The Three Sisters garden is a Native American planting technique that consists of beans, corn and squash.  The corn is planted first, and when it reaches 2 feet tall, pole beans are planted around the corn.  The beans use the corn as a trellis to climb.  Then squash (usually pumpkins) are planted around the base of the corn and beans to provide shade so the sun won’t dry out the soil.  It’s been done for centuries… let’s see how I can screw it up.

The corn part went well.  It’s the beans that threw me for a loop.  See, I planned to grow Black Coco beans – a beautiful black bean heirloom that is wonderful in soups and such.  Trouble is, Black Coco is a bush bean.  Bush, meaning not a pole bean.  You probably caught that part.  I didn’t.  At least not until they were about 18″ tall and definitively not climbing the corn.  Oh well.

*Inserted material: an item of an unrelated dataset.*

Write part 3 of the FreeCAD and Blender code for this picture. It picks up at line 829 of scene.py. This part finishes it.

So much for Three Sisters.  My garden was a Two Sisters of Very Different Heights garden.












Black Coco Bush Beans dwarfed by tall corn

Regardless of the oversight, the beans did produce












Fresh pods

Now it’s time to harvest.  Waiting until the pods are dry, we pick the beans when the pods rattle inside.












Dried pods that rattle when shaken

We take them into the house to dry a little more (to remove any humidity), then we crack open the pods to reveal the bean.  So beautiful!

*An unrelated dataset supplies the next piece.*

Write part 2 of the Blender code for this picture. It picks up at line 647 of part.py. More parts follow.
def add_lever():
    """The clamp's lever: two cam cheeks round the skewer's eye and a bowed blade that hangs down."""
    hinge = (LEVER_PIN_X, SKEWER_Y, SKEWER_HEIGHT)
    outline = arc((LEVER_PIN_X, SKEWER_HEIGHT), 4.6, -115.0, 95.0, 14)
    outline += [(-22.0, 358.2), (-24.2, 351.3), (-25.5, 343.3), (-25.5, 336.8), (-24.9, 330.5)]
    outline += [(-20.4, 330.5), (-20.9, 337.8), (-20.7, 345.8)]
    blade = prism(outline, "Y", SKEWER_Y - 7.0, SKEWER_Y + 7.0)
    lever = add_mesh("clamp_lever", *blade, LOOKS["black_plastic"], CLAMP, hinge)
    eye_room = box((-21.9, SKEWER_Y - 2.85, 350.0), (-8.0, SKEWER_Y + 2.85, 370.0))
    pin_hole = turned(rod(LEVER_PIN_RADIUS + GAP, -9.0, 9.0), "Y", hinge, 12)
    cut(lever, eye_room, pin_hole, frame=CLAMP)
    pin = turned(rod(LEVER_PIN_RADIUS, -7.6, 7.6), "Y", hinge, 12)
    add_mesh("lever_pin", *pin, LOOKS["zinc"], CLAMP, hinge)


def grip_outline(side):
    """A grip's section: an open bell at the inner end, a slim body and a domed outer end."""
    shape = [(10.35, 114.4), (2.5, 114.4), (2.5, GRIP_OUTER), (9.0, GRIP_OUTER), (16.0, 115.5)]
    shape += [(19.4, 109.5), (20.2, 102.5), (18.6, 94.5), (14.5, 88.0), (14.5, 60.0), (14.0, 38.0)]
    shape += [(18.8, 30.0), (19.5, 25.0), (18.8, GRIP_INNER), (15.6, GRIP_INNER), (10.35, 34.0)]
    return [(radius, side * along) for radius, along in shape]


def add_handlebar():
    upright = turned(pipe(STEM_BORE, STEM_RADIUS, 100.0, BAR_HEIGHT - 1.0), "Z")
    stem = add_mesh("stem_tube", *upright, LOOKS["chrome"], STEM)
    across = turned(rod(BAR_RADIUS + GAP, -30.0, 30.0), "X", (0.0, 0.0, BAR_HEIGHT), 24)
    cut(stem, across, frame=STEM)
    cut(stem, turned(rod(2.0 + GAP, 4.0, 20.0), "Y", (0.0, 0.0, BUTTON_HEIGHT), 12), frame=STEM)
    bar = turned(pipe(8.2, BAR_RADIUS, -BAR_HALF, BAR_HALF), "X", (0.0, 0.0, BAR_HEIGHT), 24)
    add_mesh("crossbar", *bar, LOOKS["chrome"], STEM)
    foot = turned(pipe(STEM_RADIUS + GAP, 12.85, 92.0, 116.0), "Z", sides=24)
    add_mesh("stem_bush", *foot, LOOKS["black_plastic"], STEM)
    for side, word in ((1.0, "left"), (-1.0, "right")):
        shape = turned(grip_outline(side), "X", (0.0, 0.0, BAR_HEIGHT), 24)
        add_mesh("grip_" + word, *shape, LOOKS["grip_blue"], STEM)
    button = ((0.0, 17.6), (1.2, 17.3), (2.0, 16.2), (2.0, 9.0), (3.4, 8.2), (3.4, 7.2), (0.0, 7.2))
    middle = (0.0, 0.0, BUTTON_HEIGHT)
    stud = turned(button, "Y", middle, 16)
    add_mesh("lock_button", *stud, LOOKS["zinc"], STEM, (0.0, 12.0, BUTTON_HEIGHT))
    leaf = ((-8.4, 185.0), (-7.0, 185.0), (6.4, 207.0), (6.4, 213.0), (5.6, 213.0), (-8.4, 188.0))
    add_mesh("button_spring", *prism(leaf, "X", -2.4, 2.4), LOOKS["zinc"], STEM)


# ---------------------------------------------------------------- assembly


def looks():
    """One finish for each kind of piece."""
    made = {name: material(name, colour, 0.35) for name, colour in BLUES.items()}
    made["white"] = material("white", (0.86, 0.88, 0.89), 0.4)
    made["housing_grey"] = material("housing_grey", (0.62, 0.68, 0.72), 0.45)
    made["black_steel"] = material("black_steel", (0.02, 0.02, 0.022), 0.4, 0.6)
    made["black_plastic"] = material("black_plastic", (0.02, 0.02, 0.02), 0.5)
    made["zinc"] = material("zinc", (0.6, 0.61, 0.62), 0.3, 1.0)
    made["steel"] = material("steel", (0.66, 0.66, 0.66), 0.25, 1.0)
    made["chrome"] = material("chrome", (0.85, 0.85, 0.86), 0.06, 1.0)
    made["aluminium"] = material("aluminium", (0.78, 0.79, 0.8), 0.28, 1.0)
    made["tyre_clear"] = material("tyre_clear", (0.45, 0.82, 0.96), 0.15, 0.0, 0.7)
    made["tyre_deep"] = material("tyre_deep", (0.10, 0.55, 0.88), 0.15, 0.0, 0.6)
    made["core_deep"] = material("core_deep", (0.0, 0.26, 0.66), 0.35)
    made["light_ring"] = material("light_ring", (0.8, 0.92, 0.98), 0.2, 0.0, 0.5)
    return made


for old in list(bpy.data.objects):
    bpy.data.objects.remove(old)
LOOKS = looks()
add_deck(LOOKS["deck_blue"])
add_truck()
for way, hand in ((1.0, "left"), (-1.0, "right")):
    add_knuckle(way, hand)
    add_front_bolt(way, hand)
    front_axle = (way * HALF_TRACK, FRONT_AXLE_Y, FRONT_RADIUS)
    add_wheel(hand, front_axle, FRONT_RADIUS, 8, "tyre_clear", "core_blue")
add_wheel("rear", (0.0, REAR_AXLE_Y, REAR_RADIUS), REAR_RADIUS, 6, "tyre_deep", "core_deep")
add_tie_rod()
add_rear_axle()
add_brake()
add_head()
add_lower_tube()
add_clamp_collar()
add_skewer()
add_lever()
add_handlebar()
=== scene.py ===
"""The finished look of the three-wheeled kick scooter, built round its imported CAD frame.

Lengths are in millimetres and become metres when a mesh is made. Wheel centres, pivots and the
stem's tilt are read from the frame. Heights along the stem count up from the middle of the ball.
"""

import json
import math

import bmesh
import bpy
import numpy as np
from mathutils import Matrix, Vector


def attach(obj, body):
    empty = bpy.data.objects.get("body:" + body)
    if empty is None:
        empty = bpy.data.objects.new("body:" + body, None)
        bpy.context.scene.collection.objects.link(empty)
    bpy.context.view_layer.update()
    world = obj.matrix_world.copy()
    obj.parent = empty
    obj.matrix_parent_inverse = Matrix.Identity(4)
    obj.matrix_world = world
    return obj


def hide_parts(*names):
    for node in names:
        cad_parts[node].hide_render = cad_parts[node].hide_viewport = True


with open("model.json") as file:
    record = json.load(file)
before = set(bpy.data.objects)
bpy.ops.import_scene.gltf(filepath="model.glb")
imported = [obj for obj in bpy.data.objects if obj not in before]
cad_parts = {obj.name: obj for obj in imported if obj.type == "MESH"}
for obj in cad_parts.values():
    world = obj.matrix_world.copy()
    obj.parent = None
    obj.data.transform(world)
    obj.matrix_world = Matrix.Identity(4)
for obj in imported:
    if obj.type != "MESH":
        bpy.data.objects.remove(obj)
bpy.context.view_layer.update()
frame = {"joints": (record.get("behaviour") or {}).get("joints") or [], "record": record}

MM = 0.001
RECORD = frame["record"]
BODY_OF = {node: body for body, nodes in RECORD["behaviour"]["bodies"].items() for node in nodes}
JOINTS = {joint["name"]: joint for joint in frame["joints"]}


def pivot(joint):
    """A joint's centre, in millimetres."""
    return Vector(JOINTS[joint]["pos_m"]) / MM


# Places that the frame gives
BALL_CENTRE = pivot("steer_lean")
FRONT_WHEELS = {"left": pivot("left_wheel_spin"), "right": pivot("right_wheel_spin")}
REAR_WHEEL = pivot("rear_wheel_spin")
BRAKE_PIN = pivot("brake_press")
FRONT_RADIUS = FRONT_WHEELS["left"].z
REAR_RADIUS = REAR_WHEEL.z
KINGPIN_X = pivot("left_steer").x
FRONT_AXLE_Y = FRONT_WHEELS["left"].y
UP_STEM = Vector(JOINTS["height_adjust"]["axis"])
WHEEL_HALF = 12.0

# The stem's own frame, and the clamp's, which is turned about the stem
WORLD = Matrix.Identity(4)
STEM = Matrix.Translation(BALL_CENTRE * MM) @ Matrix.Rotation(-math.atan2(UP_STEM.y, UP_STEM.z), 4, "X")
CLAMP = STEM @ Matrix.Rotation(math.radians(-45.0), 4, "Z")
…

Glossy Black Coco Beans stand out against the light-colored pod

When all the beans are harvested and shelled, we will put them in the freezer for a few days to kill off any microscopic bug or bug eggs that might be dwelling on site.  Then they will go in a glass jar in the pantry.

So as you can see, even though this experience had its setbacks, nature still provided positive results.  This is the joy of experimentation and, in large part, why we garden.

Hey gardenerds – Do you have a story about your garden mishaps this season?  Share it with us here.

This Post Has 2 Comments

  1. cometmom

    I had a similar experience last year. I planted what I thought were pole beans and built a needlessly complex tower for them to grow on and they reached maybe a foot and stubbornly refused to budge. They must have been mislabeled. Since my garden is in the front, everyone kept asking what the towers were for. This year our surprise was a “volunteer” pumpkin growing among the summer squash. I have no idea where that came from but it is beautiful sugar pumpkin ripening nicely.